Generally speaking most people think of the buyers cost of due diligence. The seller will bear their own costs as well. The seller will be consulting with their CPA, their attorney, and the staff can be overwhelmed in responding to due diligence questions; taking their focus away from their day to day duties.

Once a business owner decides to sell their business, a process is set in motion that can be challenging and expensive. I always recommend that the business owner at least consider the services of a competent business broker. An experienced business broker will be invaluable to the seller and earn every dime of their fee. While the fee’s are often considered high, the benefits to the seller generally outweigh the costs. Not all brokers are the same. Interview several and let them explain their services. Pick one you like. Pick one with experience. And pick one that can communicate in your language. You will spend a lot of time and conversation with this person, and you will pay them a lot of money; pick carefully.

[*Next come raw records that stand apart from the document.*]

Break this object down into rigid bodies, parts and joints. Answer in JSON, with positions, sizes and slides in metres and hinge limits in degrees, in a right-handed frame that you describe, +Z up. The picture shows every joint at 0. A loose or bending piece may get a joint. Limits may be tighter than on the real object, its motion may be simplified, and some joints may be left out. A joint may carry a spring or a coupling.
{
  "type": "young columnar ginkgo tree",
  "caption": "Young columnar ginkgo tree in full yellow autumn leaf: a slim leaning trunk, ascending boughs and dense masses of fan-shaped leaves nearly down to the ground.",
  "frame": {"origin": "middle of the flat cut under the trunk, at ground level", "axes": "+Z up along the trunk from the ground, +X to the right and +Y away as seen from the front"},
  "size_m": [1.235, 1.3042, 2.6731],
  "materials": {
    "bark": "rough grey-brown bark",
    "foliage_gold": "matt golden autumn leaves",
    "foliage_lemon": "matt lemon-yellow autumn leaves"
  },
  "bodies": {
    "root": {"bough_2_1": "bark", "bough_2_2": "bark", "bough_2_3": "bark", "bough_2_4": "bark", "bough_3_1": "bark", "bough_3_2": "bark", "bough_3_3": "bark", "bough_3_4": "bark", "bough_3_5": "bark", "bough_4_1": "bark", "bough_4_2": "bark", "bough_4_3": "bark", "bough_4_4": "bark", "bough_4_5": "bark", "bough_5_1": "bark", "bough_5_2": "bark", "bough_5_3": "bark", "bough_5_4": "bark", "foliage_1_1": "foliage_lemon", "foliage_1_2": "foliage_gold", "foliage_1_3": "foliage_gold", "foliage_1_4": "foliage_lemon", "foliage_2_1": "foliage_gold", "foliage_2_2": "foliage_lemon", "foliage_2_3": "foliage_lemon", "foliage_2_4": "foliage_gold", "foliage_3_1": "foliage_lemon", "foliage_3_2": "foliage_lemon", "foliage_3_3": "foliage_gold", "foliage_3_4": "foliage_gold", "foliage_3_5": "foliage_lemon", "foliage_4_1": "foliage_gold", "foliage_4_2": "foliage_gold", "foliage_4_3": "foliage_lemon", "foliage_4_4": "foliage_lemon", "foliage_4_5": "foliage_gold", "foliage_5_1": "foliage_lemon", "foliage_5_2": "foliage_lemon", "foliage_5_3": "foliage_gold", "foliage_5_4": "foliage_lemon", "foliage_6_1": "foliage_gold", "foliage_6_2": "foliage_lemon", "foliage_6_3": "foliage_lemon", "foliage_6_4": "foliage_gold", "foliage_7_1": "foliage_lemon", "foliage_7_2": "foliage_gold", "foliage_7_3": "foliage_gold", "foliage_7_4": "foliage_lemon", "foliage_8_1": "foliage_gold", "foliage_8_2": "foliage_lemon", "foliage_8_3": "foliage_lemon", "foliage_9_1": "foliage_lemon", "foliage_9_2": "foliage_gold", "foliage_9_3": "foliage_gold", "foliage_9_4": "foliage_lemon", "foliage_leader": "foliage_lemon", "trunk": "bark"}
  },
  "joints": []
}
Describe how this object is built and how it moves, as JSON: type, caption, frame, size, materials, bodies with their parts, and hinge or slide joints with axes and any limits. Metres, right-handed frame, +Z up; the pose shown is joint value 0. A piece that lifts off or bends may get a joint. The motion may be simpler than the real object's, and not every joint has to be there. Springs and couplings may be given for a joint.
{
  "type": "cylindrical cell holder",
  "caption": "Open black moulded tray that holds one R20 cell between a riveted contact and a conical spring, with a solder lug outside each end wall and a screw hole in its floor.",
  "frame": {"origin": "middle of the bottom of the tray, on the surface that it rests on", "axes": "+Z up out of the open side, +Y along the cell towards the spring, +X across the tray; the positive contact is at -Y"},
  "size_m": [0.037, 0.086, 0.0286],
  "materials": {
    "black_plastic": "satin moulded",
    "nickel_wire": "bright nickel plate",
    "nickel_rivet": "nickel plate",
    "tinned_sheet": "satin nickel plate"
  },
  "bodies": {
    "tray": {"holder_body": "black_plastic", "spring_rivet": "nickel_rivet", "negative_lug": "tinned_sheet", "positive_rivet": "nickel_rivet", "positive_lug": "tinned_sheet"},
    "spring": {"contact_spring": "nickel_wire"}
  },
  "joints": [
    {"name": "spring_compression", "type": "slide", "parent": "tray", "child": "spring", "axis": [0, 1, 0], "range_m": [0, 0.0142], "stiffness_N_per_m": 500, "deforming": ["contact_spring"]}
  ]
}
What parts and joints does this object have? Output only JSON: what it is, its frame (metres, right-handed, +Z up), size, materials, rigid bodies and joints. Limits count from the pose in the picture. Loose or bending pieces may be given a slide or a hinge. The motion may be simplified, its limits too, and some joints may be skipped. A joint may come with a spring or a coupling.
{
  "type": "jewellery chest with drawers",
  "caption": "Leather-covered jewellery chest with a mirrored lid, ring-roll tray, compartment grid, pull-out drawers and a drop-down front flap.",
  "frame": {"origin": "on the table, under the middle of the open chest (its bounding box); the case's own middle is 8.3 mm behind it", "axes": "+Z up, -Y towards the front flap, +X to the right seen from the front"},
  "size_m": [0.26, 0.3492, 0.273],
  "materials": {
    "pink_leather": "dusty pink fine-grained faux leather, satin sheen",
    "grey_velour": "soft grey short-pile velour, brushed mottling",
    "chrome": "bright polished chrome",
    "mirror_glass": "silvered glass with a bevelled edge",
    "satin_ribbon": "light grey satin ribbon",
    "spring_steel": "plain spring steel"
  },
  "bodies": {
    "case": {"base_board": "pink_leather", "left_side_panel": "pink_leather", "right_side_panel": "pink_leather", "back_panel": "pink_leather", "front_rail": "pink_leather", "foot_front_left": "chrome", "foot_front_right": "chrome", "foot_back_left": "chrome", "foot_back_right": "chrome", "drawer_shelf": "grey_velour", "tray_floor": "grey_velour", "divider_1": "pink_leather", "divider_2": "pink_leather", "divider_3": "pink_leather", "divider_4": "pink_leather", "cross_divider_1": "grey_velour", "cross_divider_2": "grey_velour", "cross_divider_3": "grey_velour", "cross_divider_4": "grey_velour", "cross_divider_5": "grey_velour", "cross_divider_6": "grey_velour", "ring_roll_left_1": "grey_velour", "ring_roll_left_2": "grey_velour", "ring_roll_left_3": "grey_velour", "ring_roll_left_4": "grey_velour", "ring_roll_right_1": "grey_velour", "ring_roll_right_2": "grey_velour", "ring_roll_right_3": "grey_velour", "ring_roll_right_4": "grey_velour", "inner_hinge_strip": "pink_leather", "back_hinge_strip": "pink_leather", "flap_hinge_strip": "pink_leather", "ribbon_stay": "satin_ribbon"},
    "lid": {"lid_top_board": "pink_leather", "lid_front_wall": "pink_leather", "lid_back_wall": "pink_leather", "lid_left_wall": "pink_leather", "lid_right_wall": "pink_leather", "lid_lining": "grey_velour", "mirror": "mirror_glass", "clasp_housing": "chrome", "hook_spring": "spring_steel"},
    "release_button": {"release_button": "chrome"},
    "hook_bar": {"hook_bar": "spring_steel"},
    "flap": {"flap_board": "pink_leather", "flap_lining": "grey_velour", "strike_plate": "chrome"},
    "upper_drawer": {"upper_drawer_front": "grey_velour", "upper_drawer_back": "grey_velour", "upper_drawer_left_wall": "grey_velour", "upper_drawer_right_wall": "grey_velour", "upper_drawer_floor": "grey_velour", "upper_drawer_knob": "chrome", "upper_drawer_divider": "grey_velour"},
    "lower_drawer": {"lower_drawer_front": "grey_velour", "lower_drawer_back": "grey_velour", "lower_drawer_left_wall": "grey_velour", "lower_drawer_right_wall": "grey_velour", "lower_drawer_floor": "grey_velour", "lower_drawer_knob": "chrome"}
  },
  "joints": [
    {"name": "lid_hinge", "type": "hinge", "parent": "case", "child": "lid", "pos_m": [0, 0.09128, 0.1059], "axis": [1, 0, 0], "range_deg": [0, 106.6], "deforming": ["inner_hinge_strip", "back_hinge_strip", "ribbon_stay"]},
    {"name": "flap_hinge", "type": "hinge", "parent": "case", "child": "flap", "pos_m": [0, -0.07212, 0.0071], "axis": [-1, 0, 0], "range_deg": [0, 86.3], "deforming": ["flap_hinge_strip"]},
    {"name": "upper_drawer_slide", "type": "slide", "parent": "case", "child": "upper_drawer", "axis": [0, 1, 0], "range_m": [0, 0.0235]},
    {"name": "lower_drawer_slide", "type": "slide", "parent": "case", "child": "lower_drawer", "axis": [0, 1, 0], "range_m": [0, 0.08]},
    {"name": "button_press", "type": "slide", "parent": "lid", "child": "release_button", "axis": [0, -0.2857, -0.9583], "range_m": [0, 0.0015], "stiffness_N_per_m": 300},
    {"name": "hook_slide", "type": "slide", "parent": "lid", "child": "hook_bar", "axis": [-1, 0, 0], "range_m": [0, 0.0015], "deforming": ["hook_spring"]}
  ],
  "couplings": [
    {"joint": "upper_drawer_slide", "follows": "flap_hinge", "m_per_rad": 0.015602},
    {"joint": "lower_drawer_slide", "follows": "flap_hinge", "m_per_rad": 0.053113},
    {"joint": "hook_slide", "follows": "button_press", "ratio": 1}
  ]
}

As with most business activities, the selling process requires work, focus, and a plan; with the latter being critical. You’re not selling your house or your car, you’re selling your source of income, your livelihood and your career. Think things through, get the best professional help available, and make sure you stay “tuned in” to every step in the process. Your future depends on your ability to successfully navigate the twists and turns that you will encounter in the selling process. Having an experienced professional at your side will usually bring more cash to you, shorten the process, and bring you the ripest fruit for the hard work you have invested into your business.